The average motorist in the U.S. is losing $599 annually – a total of $130 billion nationally – in additional vehicle operating costs (VOC) as a result of driving on roads in need of repair. These costs include additional repair costs, accelerated vehicle deterioration and depreciation, increased maintenance costs, and additional fuel consumption. The chart below details the top 20 U.S. urban areas (500,000+ population and 200,000-500,000 population) where motorists pay the highest annual vehicle operating costs as a result of driving on rough roads. The report’s appendix includes VOC data for all urban areas with a population of 200,000 or more.

 

TRAVEL AND POPULATION GROWTH ARE FURTHER STRAINING TRANSPORTATION NETWORK

Vehicle travel in the U.S. increased 16 percent from 2000 to 2016, while the nation’s population grew 15 percent from 2000 to 2017. Travel by large commercial trucks increased 29 percent from 2000 to 2016. The additional travel increases the amount of road, highway and bridge investment needed to improve conditions and meet the nation’s transportation needs.

 

A SIGNIFICANT BOOST IN FUNDING IS NEEDED TO IMPROVE ROADWAY CONDITIONS

The U.S. Department of Transportation’s (USDOT) semi-annual report on the condition, use and funding needs of the nation’s surface transportation program found that the current backlog in needed road and highway rehabilitation is $419.5 billion and that the nation’s current $41 billion annual investment in maintaining the condition of roads and highways should be increased by 33 percent to $61 billion annually to improve the condition of America’s roads and highways.

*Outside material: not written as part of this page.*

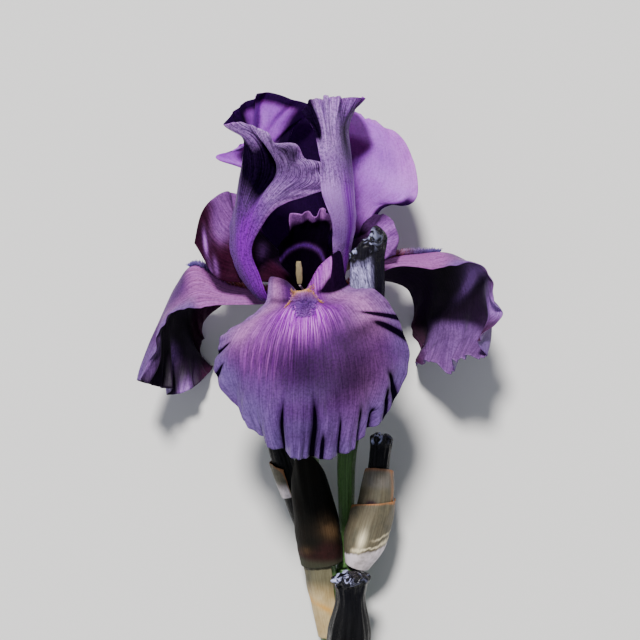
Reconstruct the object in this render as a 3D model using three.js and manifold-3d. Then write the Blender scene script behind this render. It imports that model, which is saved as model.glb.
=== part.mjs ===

TRANSPORTATION INVESTMENT STRENGTHENS THE ECONOMY

The design, construction, and maintenance of transportation infrastructure in the U.S. play a critical role in the nation’s economy, supporting the equivalent of four million full-time jobs across all sectors of the nation’s economy.  Approximately 63 million full-time jobs in the U.S. in key industries like tourism, retail sales, agriculture, and manufacturing are dependent on the quality, safety and reliability of America’s transportation infrastructure network.